++++ Given records

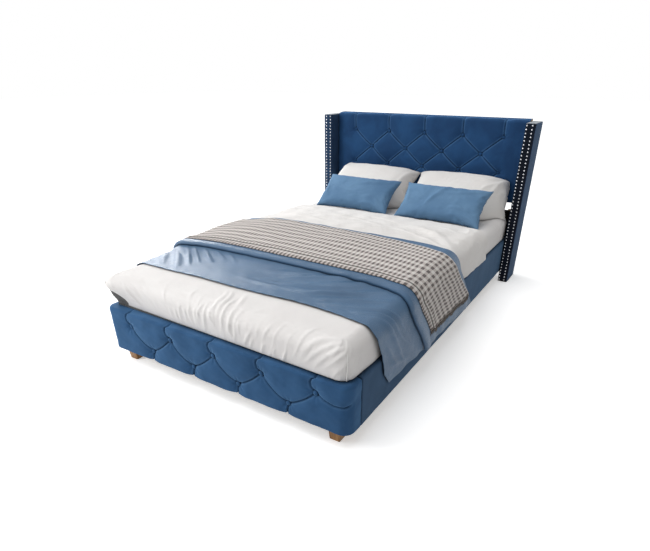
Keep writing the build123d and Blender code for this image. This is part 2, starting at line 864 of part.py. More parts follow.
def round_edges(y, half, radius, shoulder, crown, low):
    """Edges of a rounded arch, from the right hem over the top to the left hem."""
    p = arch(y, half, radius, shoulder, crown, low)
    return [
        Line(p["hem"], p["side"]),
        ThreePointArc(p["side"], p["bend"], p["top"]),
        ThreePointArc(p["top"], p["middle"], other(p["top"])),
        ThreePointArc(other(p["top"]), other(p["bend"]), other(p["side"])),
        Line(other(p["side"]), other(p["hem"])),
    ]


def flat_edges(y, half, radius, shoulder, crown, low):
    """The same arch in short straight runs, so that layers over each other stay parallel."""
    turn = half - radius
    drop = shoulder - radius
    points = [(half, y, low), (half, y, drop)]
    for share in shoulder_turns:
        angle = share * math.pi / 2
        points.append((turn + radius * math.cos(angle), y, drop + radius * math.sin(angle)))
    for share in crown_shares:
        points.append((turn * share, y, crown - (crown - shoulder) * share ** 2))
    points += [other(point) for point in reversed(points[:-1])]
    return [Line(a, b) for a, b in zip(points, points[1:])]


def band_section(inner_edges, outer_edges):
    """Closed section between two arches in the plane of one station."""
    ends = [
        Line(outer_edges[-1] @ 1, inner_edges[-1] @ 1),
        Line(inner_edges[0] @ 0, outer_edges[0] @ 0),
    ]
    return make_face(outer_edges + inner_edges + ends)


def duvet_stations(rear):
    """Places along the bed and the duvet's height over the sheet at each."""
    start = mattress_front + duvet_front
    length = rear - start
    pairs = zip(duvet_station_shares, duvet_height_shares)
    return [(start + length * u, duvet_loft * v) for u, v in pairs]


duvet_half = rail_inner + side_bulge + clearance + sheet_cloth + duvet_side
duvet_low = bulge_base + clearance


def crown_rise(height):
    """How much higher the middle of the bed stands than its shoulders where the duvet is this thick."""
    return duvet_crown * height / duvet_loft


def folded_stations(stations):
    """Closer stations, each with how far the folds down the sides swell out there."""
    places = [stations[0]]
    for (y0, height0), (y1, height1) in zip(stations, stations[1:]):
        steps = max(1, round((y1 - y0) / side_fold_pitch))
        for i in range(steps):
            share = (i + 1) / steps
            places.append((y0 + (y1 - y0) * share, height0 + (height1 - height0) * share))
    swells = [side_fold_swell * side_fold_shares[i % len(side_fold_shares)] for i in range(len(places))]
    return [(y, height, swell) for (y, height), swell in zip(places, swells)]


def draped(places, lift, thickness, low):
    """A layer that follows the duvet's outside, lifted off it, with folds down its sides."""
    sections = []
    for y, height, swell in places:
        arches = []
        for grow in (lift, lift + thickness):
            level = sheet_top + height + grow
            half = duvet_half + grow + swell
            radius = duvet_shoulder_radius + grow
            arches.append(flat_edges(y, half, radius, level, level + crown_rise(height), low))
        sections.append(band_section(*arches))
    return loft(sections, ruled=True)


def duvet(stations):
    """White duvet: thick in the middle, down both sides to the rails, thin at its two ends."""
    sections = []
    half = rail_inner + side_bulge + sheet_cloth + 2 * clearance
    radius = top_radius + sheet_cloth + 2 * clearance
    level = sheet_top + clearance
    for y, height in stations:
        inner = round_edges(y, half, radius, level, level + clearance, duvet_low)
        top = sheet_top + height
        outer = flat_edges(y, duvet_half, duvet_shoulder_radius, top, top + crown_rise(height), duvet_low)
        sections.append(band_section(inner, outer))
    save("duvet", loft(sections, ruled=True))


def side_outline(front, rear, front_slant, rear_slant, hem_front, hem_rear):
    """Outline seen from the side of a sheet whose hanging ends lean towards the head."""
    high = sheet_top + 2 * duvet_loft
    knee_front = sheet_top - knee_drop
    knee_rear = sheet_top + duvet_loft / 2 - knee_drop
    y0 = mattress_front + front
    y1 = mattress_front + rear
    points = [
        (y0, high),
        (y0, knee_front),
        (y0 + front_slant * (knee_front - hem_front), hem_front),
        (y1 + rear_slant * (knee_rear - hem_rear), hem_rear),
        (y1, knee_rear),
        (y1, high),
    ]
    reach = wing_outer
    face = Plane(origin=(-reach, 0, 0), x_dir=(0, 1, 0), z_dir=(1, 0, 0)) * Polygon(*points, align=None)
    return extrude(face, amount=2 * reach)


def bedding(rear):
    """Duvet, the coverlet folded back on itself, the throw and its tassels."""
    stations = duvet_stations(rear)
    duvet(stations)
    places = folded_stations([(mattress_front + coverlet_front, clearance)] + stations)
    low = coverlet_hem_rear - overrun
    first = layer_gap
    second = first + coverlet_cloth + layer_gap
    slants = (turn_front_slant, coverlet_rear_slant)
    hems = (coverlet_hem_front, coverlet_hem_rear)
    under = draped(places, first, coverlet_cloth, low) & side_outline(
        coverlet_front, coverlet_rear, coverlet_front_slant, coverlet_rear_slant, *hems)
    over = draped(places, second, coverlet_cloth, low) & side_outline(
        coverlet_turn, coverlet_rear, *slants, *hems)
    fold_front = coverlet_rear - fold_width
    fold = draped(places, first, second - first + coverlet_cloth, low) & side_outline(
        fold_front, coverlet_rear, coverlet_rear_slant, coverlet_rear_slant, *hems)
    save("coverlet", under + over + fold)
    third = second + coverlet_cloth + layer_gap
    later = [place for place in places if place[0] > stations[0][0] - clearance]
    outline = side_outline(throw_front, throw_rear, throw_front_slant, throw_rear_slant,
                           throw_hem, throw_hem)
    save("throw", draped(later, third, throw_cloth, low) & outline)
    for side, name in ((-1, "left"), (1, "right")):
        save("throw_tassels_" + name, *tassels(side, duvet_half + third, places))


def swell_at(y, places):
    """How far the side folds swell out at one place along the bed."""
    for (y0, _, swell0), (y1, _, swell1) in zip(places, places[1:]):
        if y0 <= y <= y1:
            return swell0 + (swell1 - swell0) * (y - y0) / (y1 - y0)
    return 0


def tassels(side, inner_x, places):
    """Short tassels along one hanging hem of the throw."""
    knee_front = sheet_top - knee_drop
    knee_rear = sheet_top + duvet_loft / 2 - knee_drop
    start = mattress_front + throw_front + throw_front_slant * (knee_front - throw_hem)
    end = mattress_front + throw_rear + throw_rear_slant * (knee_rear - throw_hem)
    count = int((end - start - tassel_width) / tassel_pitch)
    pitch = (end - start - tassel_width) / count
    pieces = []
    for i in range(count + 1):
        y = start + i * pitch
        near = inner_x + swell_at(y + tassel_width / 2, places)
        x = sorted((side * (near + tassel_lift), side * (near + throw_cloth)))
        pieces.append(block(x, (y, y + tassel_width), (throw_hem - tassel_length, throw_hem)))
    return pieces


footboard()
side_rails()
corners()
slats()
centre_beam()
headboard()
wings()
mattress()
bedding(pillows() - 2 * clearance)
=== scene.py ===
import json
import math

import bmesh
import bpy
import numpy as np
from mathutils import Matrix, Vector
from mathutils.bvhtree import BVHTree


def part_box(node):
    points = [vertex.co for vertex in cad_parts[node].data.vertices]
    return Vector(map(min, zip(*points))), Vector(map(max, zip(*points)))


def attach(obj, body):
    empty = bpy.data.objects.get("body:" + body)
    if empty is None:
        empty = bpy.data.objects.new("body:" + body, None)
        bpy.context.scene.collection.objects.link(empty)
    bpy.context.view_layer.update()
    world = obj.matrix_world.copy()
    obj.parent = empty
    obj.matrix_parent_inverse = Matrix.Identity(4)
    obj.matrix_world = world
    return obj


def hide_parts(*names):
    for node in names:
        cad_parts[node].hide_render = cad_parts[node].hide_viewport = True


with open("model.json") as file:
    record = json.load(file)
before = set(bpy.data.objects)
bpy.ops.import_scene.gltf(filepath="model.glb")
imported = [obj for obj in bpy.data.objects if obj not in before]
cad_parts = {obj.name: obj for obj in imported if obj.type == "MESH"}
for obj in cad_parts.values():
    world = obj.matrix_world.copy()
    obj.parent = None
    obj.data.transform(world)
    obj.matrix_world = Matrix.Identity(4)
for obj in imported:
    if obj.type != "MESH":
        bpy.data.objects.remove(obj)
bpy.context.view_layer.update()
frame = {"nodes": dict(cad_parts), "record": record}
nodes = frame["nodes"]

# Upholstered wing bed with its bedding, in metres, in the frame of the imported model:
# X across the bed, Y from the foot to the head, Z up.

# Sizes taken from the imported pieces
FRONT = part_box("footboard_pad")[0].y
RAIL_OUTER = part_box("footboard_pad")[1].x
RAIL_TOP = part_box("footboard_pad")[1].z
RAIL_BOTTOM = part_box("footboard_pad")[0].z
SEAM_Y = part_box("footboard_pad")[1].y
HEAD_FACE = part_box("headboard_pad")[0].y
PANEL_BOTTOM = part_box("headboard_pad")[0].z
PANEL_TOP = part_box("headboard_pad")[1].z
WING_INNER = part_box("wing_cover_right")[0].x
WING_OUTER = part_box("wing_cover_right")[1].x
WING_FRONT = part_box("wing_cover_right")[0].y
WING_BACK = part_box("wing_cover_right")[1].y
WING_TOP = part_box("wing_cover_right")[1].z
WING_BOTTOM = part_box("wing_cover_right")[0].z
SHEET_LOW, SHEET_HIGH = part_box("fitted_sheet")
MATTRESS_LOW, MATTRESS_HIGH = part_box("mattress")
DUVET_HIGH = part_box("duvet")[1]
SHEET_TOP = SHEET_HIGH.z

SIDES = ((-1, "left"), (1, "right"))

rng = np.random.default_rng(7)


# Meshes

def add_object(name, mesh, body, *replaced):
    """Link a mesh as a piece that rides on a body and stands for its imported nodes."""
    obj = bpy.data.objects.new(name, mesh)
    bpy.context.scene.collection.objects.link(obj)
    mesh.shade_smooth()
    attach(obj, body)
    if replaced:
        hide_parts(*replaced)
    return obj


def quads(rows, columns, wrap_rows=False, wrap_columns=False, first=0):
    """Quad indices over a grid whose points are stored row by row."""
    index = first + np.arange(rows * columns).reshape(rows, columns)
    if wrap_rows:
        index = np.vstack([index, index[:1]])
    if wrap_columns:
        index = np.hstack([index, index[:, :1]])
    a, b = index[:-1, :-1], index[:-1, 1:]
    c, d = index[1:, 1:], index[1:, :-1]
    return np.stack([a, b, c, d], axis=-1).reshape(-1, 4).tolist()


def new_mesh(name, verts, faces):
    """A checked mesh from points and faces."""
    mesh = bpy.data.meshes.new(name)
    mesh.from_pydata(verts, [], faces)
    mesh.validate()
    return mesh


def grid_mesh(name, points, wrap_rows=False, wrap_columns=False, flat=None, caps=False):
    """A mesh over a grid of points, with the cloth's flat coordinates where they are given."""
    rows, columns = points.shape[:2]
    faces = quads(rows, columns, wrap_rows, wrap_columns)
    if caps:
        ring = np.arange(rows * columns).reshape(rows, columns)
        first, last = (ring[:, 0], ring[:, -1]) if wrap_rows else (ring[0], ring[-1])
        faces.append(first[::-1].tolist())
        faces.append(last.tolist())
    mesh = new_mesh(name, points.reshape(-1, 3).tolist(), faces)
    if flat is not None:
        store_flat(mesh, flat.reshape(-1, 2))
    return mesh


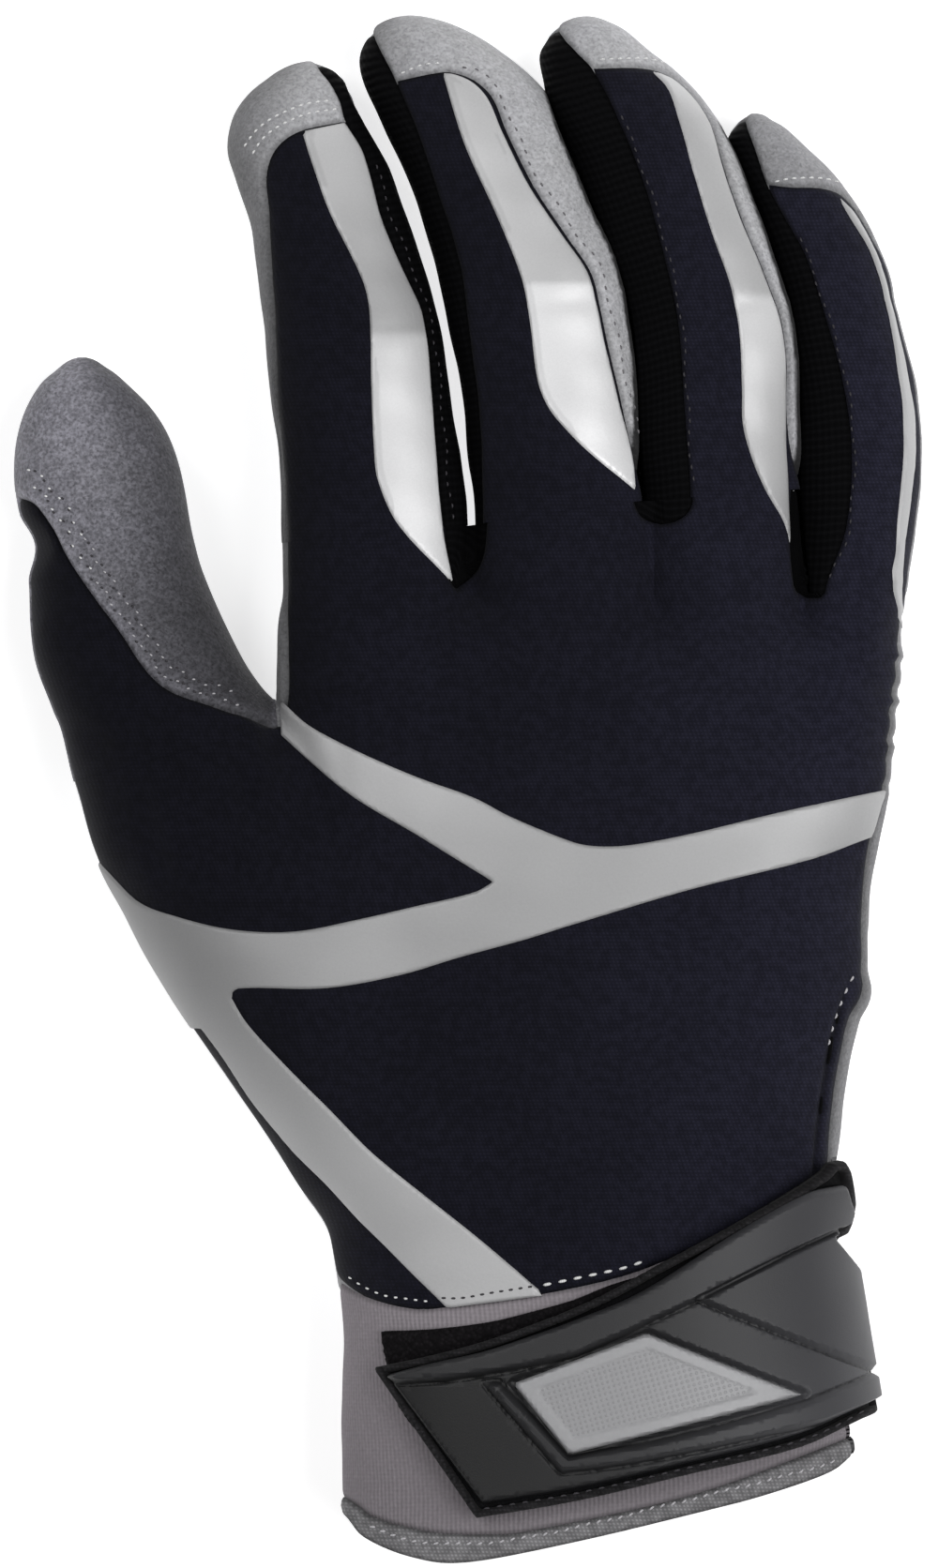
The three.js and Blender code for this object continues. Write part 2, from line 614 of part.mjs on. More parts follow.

++++++++

## Directions
In the listing above, find the line containing "footboard()" and the line containing "if empty is". Output them and every line between, exactly, and nothing else.

## The result
footboard()
side_rails()
corners()
slats()
centre_beam()
headboard()
wings()
mattress()
bedding(pillows() - 2 * clearance)
=== scene.py ===
import json
import math

import bmesh
import bpy
import numpy as np
from mathutils import Matrix, Vector
from mathutils.bvhtree import BVHTree


def part_box(node):
    points = [vertex.co for vertex in cad_parts[node].data.vertices]
    return Vector(map(min, zip(*points))), Vector(map(max, zip(*points)))


def attach(obj, body):
    empty = bpy.data.objects.get("body:" + body)
    if empty is None:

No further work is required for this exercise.